Críticas


A ROSA AZUL DE NOVALIS

De: GUSTAVO VINAGRE e RODRIGO CARNEIRO
Com: MARCELO DIORIO
18.12.2019
Por Maria Caú
Quase um manifesto contra a hipocrisia da sociedade brasileira

O mais vivo e pulsante (e a escolha dessa palavra é um cálculo de precisão) longa-metragem da principal mostra competitiva do festival de Tirandentes 2019, A rosa azul de Novalis é, de fato, a jornada de um ânus (sejamos mais diretos, refletindo a contundência do filme: um cu) e do homem que o anima, Marcelo Diorio, realíssimo em seu processo de autoficcionalização. Com uma personalidade de contornos esfuziantes, Marcelo interpela os diretores e a equipe de produção num monólogo em que aborda suas memórias, incluindo passagens desconcertantes ou potencialmente traumáticas, assim como sua relação com a literatura, o cinema e um misticismo difuso que mistura astrologia, quiromancia, vidas passadas. Em realidade, o protagonista é tão brilhante na construção de uma personalidade decadentista, um Oscar Wilde tropical com deficiência de vitamina D, que é difícil acreditar que se trata de seu primeiríssimo trabalho como ator, um desempenho que toca em temas necessários e de grande potência política no momento atual, como a sorofobia e a interdição social em relação ao prazer anal. A atuação prismática expressa vulnerabilidade sem perder o completo domínio da mise-en-scène, de forma que Marcelo, desnudado de muitas formas, jamais se conforma ao papel de objeto do olhar, sendo aquele que de alguma forma o direciona. O que se estabelece é uma complexa rede de provocações e olhares entre realizadores, protagonista e público, num jogo consensual, apesar de arriscado em sua ousadia. “Tenho uma relação mórbida com essa coisa de me expor”, declara ele, ao mesmo tempo em que reivindica o livre exercício dessa morbidez.

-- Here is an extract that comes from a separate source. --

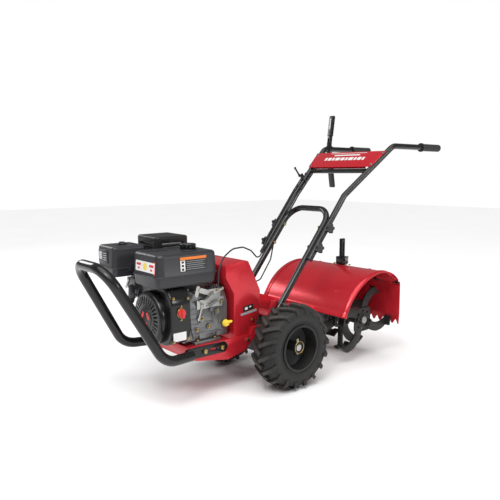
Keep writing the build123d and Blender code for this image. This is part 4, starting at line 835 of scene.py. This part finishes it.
@dataclass
class EngineSideDressing:
    """Linkages, springs, plates, pipes and screws that crowd the engine's left side."""

    site: Site

    def dress(self) -> None:
        """Build the engine side's dressing."""
        self._plates()
        self._linkage()
        self._pipes()
        self._castings()
        self._screws()

    def _plates(self) -> None:
        """Blank silver plate on the fan shroud and a yellow collar behind the switch."""
        bm = bmesh.new()
        plate(bm, self.site.face((118.0, -446, 262), (1, 0, 0), (0, 1, 0)), (0.052, 0.030, 0.0006), 0.002)
        new_piece("shroud_plate", bm, WHITE_VINYL, "chassis")
        collar = bmesh.new()
        add_ring(collar, self.site.at(119.5, -440, 344), Vector((1, 0, 0)), 0.0155, 0.0016, 36)
        for side in (-1, 1):
            hex_bolt(collar, self.site.at(118.2, -440, 344 + side * 23), Vector((1, 0, 0)), 0.003, 0.003)
        new_piece("switch_collar", collar, YELLOW_ZINC, "chassis")

    def _linkage(self) -> None:
        """Governor springs, throttle rod and the bright lever plate."""
        bm = bmesh.new()
        coil(bm, self.site.at(95, -286, 395), self.site.at(95, -322, 372), 0.0042, 0.0007, 12)
        coil(bm, self.site.at(96, -262, 362), self.site.at(96, -300, 350), 0.0035, 0.0006, 14)
        new_piece("governor_springs", bm, BARE_STEEL, "chassis")
        wire_piece("throttle_rod", [self.site.at(93, -330, 352), self.site.at(95, -352, 372),
                                    self.site.at(90, -372, 396), self.site.at(60, -392, 412)],
                   0.0013, BARE_STEEL, "chassis")
        shine = bmesh.new()
        place = self.site.face((89.5, -318, 398), (1, 0, 0), (0, 0.94, -0.34))
        plate(shine, place, (0.058, 0.018, 0.002), 0.008)
        plate(shine, self.site.face((87.5, -352, 402), (1, 0, 0), (0, 0.3, 1)), (0.040, 0.016, 0.002), 0.006)
        new_piece("linkage_plates", shine, ZINC, "chassis")

    def _pipes(self) -> None:
        """Fuel hose, ignition wires and hose clips."""
        wire_piece("fuel_hose", [self.site.at(70, -392, 430), self.site.at(84, -386, 412),
                                 self.site.at(88, -388, 372), self.site.at(88, -390, 330),
                                 self.site.at(84, -388, 286)], 0.0036, GRIP_RUBBER, "chassis")
        wire_piece("switch_wire", [self.site.at(117, -420, 330), self.site.at(112, -398, 318),
                                   self.site.at(98, -390, 300), self.site.at(94, -384, 262),
                                   self.site.at(96, -376, 236)],
                 0.0022, GRIP_RUBBER, "chassis")
        clips = bmesh.new()
        for z in (414, 290):
            centre = self.site.at(87 if z < 300 else 83, -388, z)
            add_ring(clips, centre, Vector((0.05, 0, 1)), 0.0046, 0.0010, 20)
        new_piece("hose_clips", clips, ZINC, "chassis")

    def _castings(self) -> None:
        """Bosses, webs and covers that stand out of the crankcase casting."""
        bm = bmesh.new()
        left = Vector((1, 0, 0))
        for y, z, radius, reach in ((-330, 300, 15, 9), (-300, 268, 11, 8), (-262, 318, 13, 8),
                                    (-352, 262, 9, 7), (-244, 352, 10, 7), (-290, 330, 8, 10)):
            foot = self.site.at(79.5, y, z)
            cylinder(bm, foot, foot + left * reach * MM, radius * MM, 28, top=radius * MM * 0.9)
        ribs = ((-316, 284, 0.060, 0.006), (-280, 300, 0.006, 0.050),
                (-345, 320, 0.006, 0.060), (-252, 290, 0.006, 0.044),
                (-296, 244, 0.100, 0.006), (-300, 354, 0.090, 0.006))
        for y, z, wide, high in ribs:
            slab(bm, self.site.face((81, y, z), (1, 0, 0), (0, 1, 0)), (wide, high, 0.008), 0.0018)
        for step in range(5):
            slab(bm, self.site.face((66, -246 - step * 11, 398 + 2), (0.7, 0, 0.7), (0, 1, 0)),
                 (0.005, 0.030, 0.010), 0.0015)
        new_piece("crankcase_bosses", bm, CAST_ALLOY, "chassis")

    def _screws(self) -> None:
        """Plated screws on the case, the shroud and the bracket."""
        bm = bmesh.new()
        left = Vector((1, 0, 0))
        for x, y, z in ((88.5, -330, 300), (87.5, -300, 268), (87.5, -262, 318), (86.5, -352, 262),
                        (86.5, -244, 352), (86.5, -296, 392), (86.5, -262, 396)):
            hex_bolt(bm, self.site.at(x, y, z), left, 0.0042, 0.004)
        for y, z in ((-470, 246), (-412, 392), (-412, 250), (-470, 398)):
            hex_bolt(bm, self.site.at(117.8, y, z), left, 0.0035, 0.0035)
        new_piece("engine_screws", bm, YELLOW_ZINC, "chassis")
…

Nesse cenário, surgem diferentes alegorias visuais que experimentam com artifícios linguísticos variados (um chroma key facial, uma sequência precisa de sexo explícito, a materialização da rosa etérea que dá título à obra), retomando e aprofundando conceitos que já estavam presentes do ponto de vista do discurso. Numa das melhores passagens, que se liga ao cinema cybercarnal de David Cronenberg, Marcelo arranca os cabos (as entranhas) de um carro que é em si a encarnação mecânica da sua muito dúbia relação com os homens da família: o pai e o irmão heterossexual. Os belos planos que abrem e fecham o filme, ambos quadros em que o cu de Marcelo é o centro de convergência do olhar, são quase um manifesto contra a hipocrisia da sociedade brasileira, esse conservadorismo farsante que retornou de seu esconderijo com força e violência nos últimos anos.